▸ Written problem
Copy out every line exactly as given.

•••

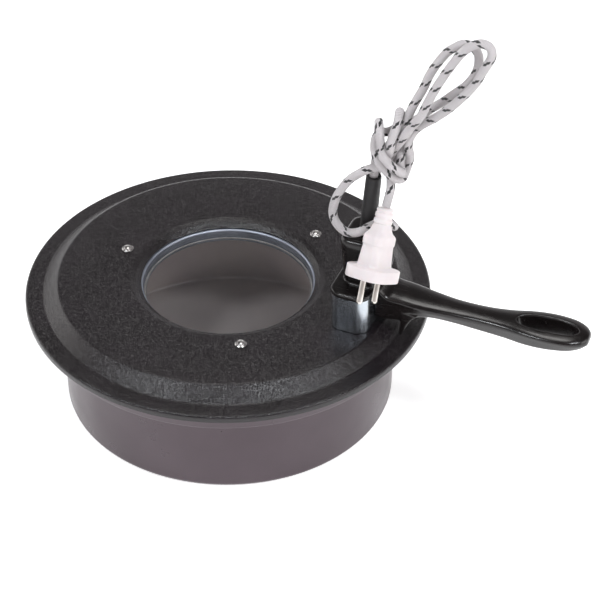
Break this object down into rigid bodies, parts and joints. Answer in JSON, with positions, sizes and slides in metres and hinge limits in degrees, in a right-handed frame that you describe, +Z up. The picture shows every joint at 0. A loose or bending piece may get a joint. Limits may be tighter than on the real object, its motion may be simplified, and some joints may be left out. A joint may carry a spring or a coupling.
{
  "type": "electric lidded melting pan",
  "caption": "Round electric pan with a heated lid, glass viewing window, side handle and knotted braided mains cord, for melting or baking.",
  "frame": {"origin": "centre of the pan's flat underside", "axes": "+X from the centre along the handle, +Z up"},
  "size_m": [0.453, 0.32, 0.3659],
  "materials": {
    "pan_enamel": "satin dark enamel on pressed sheet",
    "lid_enamel": "semi-gloss black enamel with a fine orange-peel surface",
    "zinc": "bright zinc-plated sheet",
    "seal": "woven heat-resistant tape",
    "glass": "clear heat-resistant glass",
    "aluminium": "bright pressed sheet",
    "wool": "mineral wool",
    "heater": "oxidised heater sheath",
    "ceramic": "unglazed ceramic",
    "steel": "plated steel",
    "bakelite": "moulded black phenolic",
    "rubber": "smooth black rubber",
    "braid": "white cotton braid with black flecks",
    "wire": "insulated wire",
    "plug_plastic": "moulded white plastic, satin",
    "nickel": "nickel-plated brass"
  },
  "bodies": {
    "pan": {"pan": "pan_enamel"},
    "lid": {"lid_cover": "lid_enamel", "window_collar": "zinc", "window_seal": "seal", "window_glass": "glass", "reflector": "aluminium", "insulation_ring": "wool", "heating_element": "heater", "element_support_1": "ceramic", "element_support_2": "ceramic", "element_support_3": "ceramic", "lid_screw_1": "steel", "lid_screw_2": "steel", "lid_screw_3": "steel", "lid_nut_1": "steel", "lid_nut_2": "steel", "lid_nut_3": "steel", "lid_spacer_1": "steel", "lid_spacer_2": "steel", "lid_spacer_3": "steel", "heat_sleeve": "zinc", "handle": "bakelite", "handle_bolt_1": "steel", "handle_bolt_2": "steel", "root_screw": "nickel", "terminal_block": "ceramic", "terminal_screw_1": "nickel", "terminal_screw_2": "nickel", "mains_lead_1": "wire", "mains_lead_2": "wire", "heater_lead_1": "wire", "heater_lead_2": "wire", "strain_relief": "rubber", "cord_root": "braid", "cord_knot": "braid", "cord_loop_outer": "braid", "cord_loop_inner": "braid", "cord_loop_lower": "braid", "cord_plug_lead": "braid", "plug_body": "plug_plastic", "plug_pin_1": "nickel", "plug_pin_2": "nickel"}
  },
  "joints": [
    {"name": "lid_lift", "type": "slide", "parent": "pan", "child": "lid", "axis": [0, 0, 1], "range_m": [0, 0.12]}
  ]
}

•••

▸ Full response
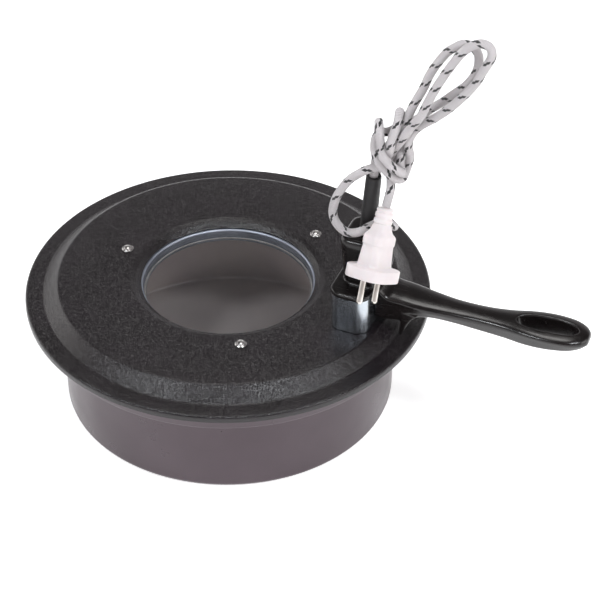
Break this object down into rigid bodies, parts and joints. Answer in JSON, with positions, sizes and slides in metres and hinge limits in degrees, in a right-handed frame that you describe, +Z up. The picture shows every joint at 0. A loose or bending piece may get a joint. Limits may be tighter than on the real object, its motion may be simplified, and some joints may be left out. A joint may carry a spring or a coupling.
{
  "type": "electric lidded melting pan",
  "caption": "Round electric pan with a heated lid, glass viewing window, side handle and knotted braided mains cord, for melting or baking.",
  "frame": {"origin": "centre of the pan's flat underside", "axes": "+X from the centre along the handle, +Z up"},
  "size_m": [0.453, 0.32, 0.3659],
  "materials": {
    "pan_enamel": "satin dark enamel on pressed sheet",
    "lid_enamel": "semi-gloss black enamel with a fine orange-peel surface",
    "zinc": "bright zinc-plated sheet",
    "seal": "woven heat-resistant tape",
    "glass": "clear heat-resistant glass",
    "aluminium": "bright pressed sheet",
    "wool": "mineral wool",
    "heater": "oxidised heater sheath",
    "ceramic": "unglazed ceramic",
    "steel": "plated steel",
    "bakelite": "moulded black phenolic",
    "rubber": "smooth black rubber",
    "braid": "white cotton braid with black flecks",
    "wire": "insulated wire",
    "plug_plastic": "moulded white plastic, satin",
    "nickel": "nickel-plated brass"
  },
  "bodies": {
    "pan": {"pan": "pan_enamel"},
    "lid": {"lid_cover": "lid_enamel", "window_collar": "zinc", "window_seal": "seal", "window_glass": "glass", "reflector": "aluminium", "insulation_ring": "wool", "heating_element": "heater", "element_support_1": "ceramic", "element_support_2": "ceramic", "element_support_3": "ceramic", "lid_screw_1": "steel", "lid_screw_2": "steel", "lid_screw_3": "steel", "lid_nut_1": "steel", "lid_nut_2": "steel", "lid_nut_3": "steel", "lid_spacer_1": "steel", "lid_spacer_2": "steel", "lid_spacer_3": "steel", "heat_sleeve": "zinc", "handle": "bakelite", "handle_bolt_1": "steel", "handle_bolt_2": "steel", "root_screw": "nickel", "terminal_block": "ceramic", "terminal_screw_1": "nickel", "terminal_screw_2": "nickel", "mains_lead_1": "wire", "mains_lead_2": "wire", "heater_lead_1": "wire", "heater_lead_2": "wire", "strain_relief": "rubber", "cord_root": "braid", "cord_knot": "braid", "cord_loop_outer": "braid", "cord_loop_inner": "braid", "cord_loop_lower": "braid", "cord_plug_lead": "braid", "plug_body": "plug_plastic", "plug_pin_1": "nickel", "plug_pin_2": "nickel"}
  },
  "joints": [
    {"name": "lid_lift", "type": "slide", "parent": "pan", "child": "lid", "axis": [0, 0, 1], "range_m": [0, 0.12]}
  ]
}